The West Indian whistling duck is now one of eight species placed in the genus Dendrocygna that was introduced in 1837 by the English naturalist William Swainson. The species is treated as monotypic, with no subspecies being recognised. The genus name combines the Ancient Greek dendron meaning "tree" with the genus Cygnus. The specific epithet arborea is from Latin arboreus meaning "tree".

==Description==
The West Indian whistling duck is the largest and darkest of the whistling ducks with a length of 48 to 58 cm. The female weighs from 800 to 1320 g and the male weighs from 760 to 1240 g; this species is about the size of a mallard. It has a long black bill, long head and longish legs. It has a pale foreneck and light brown face. The crown, back, breast and wings are dark brown to black, and the rest of the underparts are white with heavy black markings.

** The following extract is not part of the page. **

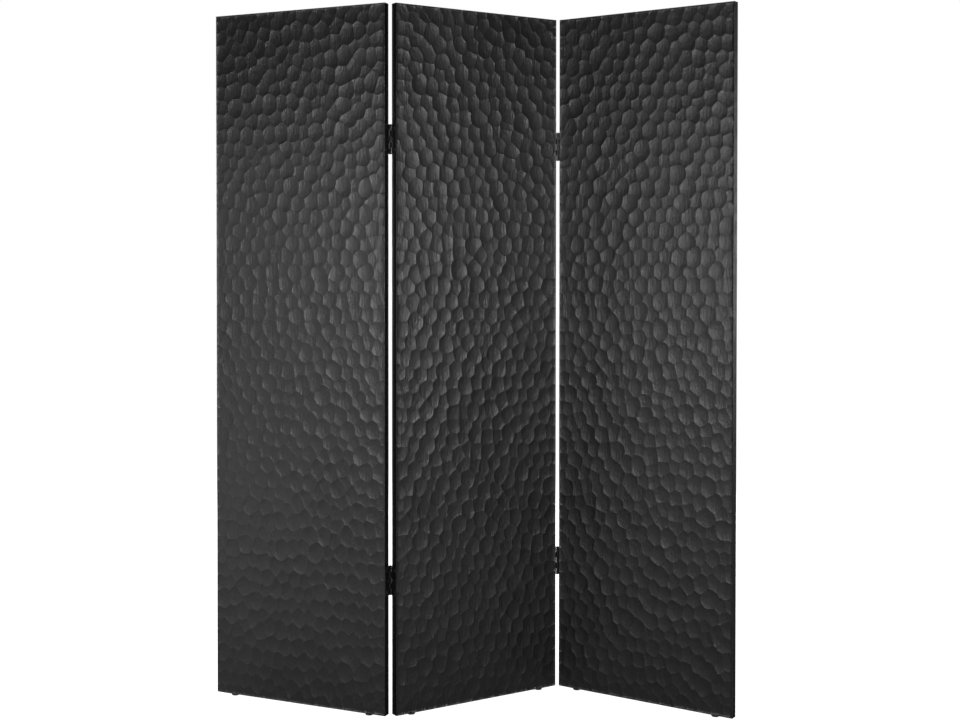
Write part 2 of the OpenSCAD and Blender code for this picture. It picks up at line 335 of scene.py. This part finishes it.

All plumages are similar, except that juveniles are duller and have a less contrasting belly pattern.

==Distribution==
The West Indian whistling duck is widely scattered throughout the West Indies, including a large breeding population in the Bahamas, and smaller numbers in Cuba, the Cayman Islands, Antigua and Barbuda, Jamaica, Hispaniola (both the Dominican Republic and Haiti), and Puerto Rico. It is largely sedentary, apart from local movements, which can be or more.

==Behaviour==
===Breeding===
Nests have been reported in tree cavities, on branches, in clumps of bromeliads, and on the ground under thatch palms and other dense bushes. The usual clutch size is 10–16 eggs. It habitually perches in trees, which gives rise to its specific name.

===Food and feeding===
The birds are mostly nocturnal and secretive, inhabiting wooded swamps and mangroves, where this duck roosts and feeds on plant food including the fruit of the royal palm.

== Threats ==
The West Indian whistling duck has suffered extensive hunting for its eggs and for sport. Wetlands are a very limited habitat in the Caribbean, with continuing conversion for development and agriculture. More than 50% of remaining wetlands are seriously degraded by the cutting of mangroves and swamp-forest, pollution (especially over-use of pesticides) and natural catastrophes such as droughts and hurricanes. Predation by non-native predators is inadequately documented but may be a factor.

== Current conservation measures ==
D. arborea is ranked under CITES Appendix II, as well as CMS Appendix II. It is legally protected throughout much of its range, but law enforcement is inadequate. The West Indian Whistling Duck Working Group initiated a conservation programme in 1997. There are several protected areas in the region but, in general, suitable habitat, especially wetlands, is under-represented. Ducks are predated on Antigua and Barbuda by the small Indian mongooses introduced to control the cane rats which was largely unsuccessful as the rats live in trees.

== Proposed conservation measures ==
Conduct extensive surveys to assess numbers and distribution; assist local authorities in establishing a long-term monitoring programme; conserve key sites; enforce legal protection; initiate public education and awareness programmes.